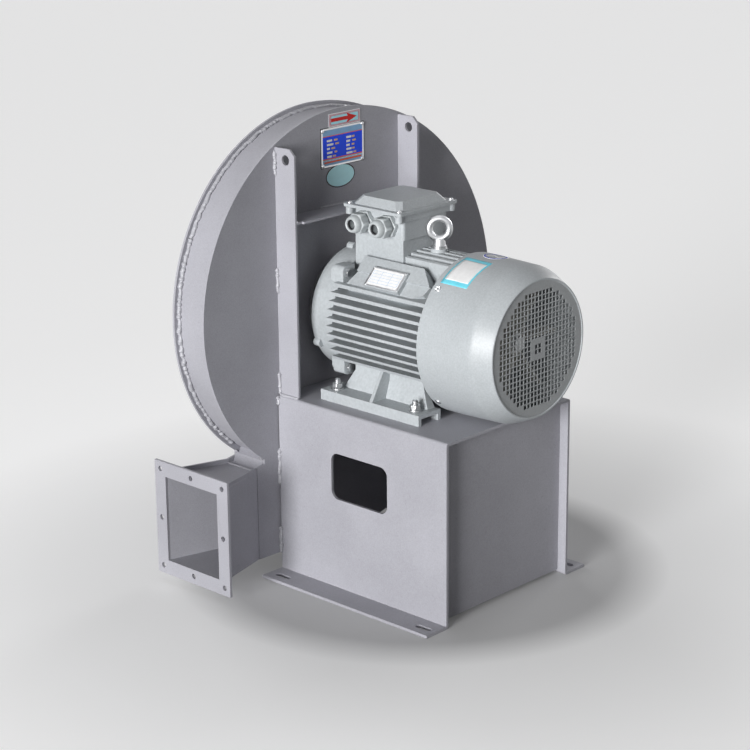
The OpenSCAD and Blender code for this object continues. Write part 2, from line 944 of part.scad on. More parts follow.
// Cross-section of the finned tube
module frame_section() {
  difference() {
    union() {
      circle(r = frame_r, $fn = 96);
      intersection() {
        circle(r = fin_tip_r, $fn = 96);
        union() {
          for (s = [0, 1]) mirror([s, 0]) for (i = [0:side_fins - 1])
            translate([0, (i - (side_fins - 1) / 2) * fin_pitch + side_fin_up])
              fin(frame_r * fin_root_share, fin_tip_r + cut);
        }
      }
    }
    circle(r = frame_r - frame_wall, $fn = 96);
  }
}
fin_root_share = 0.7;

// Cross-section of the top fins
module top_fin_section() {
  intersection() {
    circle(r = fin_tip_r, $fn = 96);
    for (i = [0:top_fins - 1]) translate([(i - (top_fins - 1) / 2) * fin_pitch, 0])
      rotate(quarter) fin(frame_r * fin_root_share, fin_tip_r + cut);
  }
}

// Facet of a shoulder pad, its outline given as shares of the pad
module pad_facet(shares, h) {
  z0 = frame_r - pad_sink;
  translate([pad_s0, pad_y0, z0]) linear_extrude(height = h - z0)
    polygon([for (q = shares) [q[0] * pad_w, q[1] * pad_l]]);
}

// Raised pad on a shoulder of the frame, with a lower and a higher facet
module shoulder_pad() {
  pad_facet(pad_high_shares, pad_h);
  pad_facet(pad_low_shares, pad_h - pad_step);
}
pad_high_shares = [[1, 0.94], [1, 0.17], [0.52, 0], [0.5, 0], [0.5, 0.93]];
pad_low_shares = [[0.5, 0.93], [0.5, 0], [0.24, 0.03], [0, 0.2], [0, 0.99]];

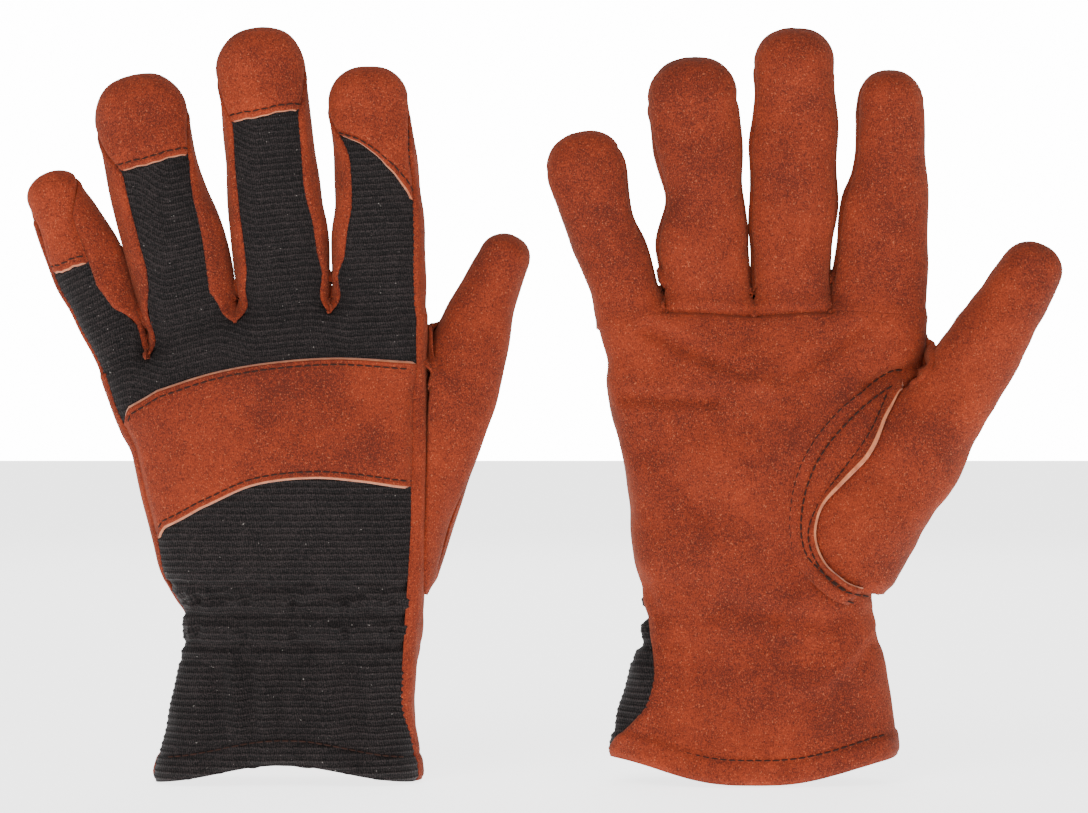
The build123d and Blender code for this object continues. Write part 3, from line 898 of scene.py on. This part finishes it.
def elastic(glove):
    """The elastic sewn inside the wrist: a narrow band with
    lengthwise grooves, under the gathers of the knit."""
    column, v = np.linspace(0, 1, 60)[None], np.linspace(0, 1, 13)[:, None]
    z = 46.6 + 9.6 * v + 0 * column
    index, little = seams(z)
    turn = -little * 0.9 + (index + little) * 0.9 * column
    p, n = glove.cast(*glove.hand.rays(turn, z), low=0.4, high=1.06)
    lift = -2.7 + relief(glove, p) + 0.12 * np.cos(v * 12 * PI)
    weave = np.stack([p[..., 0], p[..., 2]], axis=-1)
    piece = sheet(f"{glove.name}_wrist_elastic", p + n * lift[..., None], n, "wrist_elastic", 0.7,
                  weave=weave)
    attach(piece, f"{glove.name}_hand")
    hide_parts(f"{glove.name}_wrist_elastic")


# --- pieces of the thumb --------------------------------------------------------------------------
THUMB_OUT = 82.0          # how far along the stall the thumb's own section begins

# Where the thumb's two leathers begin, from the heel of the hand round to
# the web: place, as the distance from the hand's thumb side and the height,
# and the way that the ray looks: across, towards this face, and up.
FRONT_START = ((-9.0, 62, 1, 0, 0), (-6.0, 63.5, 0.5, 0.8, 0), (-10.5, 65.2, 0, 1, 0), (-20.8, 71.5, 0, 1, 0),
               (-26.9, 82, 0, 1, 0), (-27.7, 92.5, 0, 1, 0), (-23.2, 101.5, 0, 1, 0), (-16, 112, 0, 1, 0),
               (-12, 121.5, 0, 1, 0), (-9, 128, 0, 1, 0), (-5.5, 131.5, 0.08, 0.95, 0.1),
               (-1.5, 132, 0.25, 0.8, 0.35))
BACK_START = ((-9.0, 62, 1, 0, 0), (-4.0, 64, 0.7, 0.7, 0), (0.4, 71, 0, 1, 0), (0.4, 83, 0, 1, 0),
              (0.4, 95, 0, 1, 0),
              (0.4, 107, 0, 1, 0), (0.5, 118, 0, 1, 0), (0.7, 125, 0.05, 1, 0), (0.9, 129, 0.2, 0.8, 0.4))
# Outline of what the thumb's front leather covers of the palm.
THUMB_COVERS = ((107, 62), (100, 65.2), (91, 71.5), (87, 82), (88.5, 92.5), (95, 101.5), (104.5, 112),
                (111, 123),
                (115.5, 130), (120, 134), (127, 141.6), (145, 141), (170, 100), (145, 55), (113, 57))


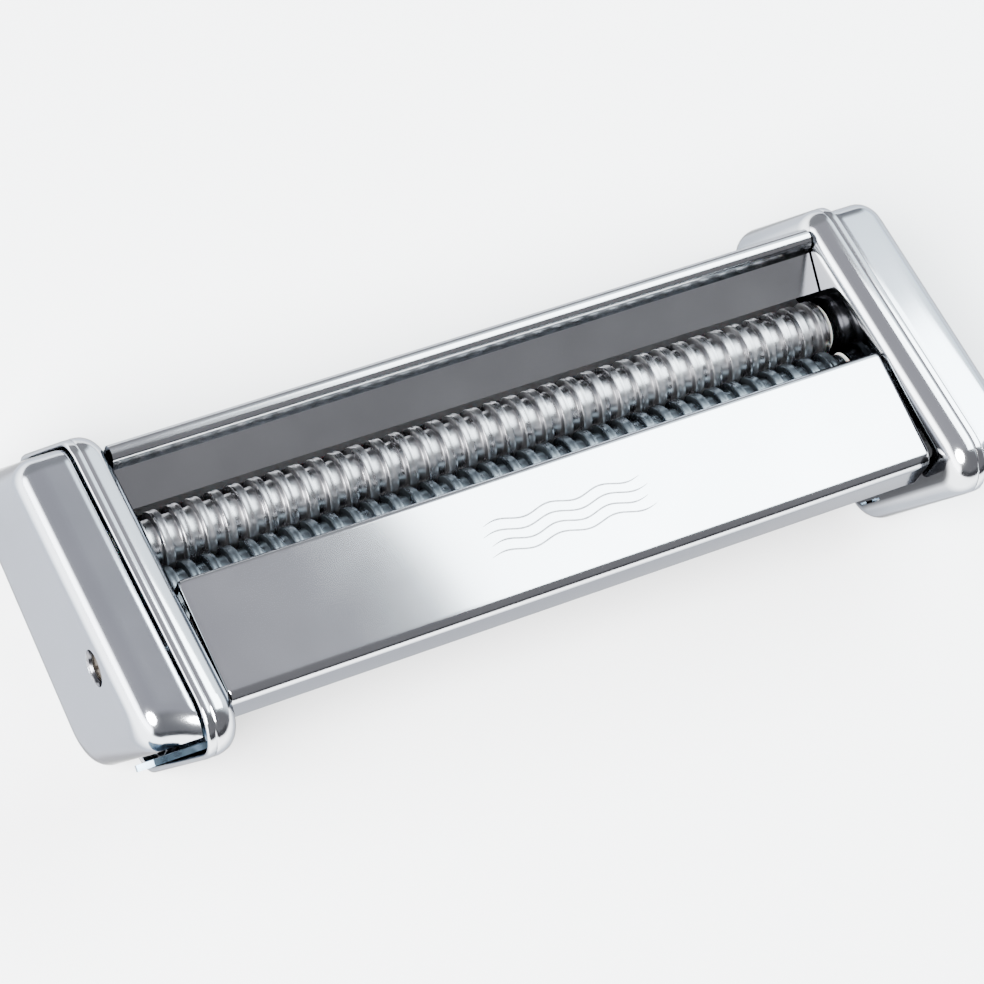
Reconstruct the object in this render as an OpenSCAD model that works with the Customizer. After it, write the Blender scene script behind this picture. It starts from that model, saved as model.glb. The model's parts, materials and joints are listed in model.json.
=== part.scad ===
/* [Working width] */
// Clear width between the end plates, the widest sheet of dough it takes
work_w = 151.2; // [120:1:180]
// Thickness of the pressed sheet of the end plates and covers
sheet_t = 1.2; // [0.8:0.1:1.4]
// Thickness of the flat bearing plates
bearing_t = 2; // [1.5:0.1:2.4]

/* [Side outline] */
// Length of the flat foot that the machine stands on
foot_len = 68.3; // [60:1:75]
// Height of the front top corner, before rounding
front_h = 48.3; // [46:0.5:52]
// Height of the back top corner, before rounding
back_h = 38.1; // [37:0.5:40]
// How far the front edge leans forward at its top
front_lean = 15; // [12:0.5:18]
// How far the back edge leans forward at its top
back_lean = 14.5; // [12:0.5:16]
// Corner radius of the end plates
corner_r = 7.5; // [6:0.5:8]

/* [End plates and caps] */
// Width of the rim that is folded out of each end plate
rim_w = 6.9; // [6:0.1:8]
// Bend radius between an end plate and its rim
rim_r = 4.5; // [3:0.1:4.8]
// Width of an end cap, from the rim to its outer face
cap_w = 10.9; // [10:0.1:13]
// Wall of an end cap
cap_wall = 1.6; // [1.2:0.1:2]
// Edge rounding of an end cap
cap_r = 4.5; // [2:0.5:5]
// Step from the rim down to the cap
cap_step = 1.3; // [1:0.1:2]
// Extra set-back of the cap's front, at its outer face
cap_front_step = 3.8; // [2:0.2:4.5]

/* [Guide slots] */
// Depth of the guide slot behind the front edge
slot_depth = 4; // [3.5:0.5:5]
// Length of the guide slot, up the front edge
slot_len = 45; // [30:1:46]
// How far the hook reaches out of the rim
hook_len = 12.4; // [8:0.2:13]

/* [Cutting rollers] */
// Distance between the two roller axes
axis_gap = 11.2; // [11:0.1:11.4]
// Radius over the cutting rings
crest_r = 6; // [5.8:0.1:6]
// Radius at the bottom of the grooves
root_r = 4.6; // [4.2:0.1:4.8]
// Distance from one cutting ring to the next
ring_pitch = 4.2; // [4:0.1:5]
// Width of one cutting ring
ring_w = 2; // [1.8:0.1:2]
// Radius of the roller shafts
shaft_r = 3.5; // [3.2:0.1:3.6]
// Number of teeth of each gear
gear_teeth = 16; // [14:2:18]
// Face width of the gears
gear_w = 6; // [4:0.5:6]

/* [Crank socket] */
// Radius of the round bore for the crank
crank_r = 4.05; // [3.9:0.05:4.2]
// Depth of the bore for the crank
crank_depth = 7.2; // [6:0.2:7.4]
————
-- TO DO --
Gather each line in these records that contains the string "code".

-- RESULT OF THE EXERCISE --
The OpenSCAD and Blender code for this object continues. Write part 2, from line 944 of part.scad on. More parts follow.
The build123d and Blender code for this object continues. Write part 3, from line 898 of scene.py on. This part finishes it.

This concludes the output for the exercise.